What is being asked ▸ Among the lines below, list those containing the string "materials".

Provided data ▸
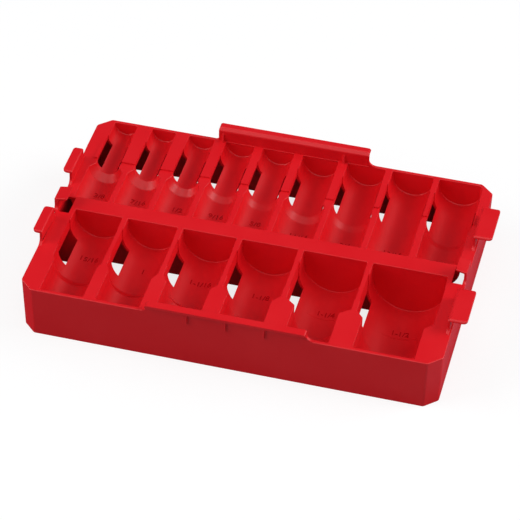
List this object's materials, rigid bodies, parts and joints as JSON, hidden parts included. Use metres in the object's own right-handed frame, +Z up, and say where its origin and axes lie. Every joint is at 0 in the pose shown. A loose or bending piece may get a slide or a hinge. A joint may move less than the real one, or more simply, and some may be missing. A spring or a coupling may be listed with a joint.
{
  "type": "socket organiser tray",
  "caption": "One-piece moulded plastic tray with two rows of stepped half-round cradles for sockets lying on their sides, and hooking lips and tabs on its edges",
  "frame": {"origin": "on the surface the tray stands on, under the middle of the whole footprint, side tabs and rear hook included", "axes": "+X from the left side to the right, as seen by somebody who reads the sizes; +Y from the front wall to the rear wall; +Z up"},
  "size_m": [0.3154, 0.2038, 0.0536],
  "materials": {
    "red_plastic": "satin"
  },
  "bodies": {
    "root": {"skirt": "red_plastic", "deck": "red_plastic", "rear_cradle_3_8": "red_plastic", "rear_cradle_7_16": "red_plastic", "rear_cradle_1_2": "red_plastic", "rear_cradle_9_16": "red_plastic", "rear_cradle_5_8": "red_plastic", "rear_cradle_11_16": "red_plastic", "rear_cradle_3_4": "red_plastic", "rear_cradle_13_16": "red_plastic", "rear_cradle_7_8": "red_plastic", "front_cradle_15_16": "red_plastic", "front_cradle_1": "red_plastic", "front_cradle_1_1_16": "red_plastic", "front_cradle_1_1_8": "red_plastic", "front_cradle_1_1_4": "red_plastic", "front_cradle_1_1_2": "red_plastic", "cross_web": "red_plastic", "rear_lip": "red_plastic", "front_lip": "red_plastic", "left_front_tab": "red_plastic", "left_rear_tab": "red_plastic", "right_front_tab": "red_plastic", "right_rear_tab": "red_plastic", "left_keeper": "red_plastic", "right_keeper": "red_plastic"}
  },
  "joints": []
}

Written answer ▸
List this object's materials, rigid bodies, parts and joints as JSON, hidden parts included. Use metres in the object's own right-handed frame, +Z up, and say where its origin and axes lie. Every joint is at 0 in the pose shown. A loose or bending piece may get a slide or a hinge. A joint may move less than the real one, or more simply, and some may be missing. A spring or a coupling may be listed with a joint.
  "materials": {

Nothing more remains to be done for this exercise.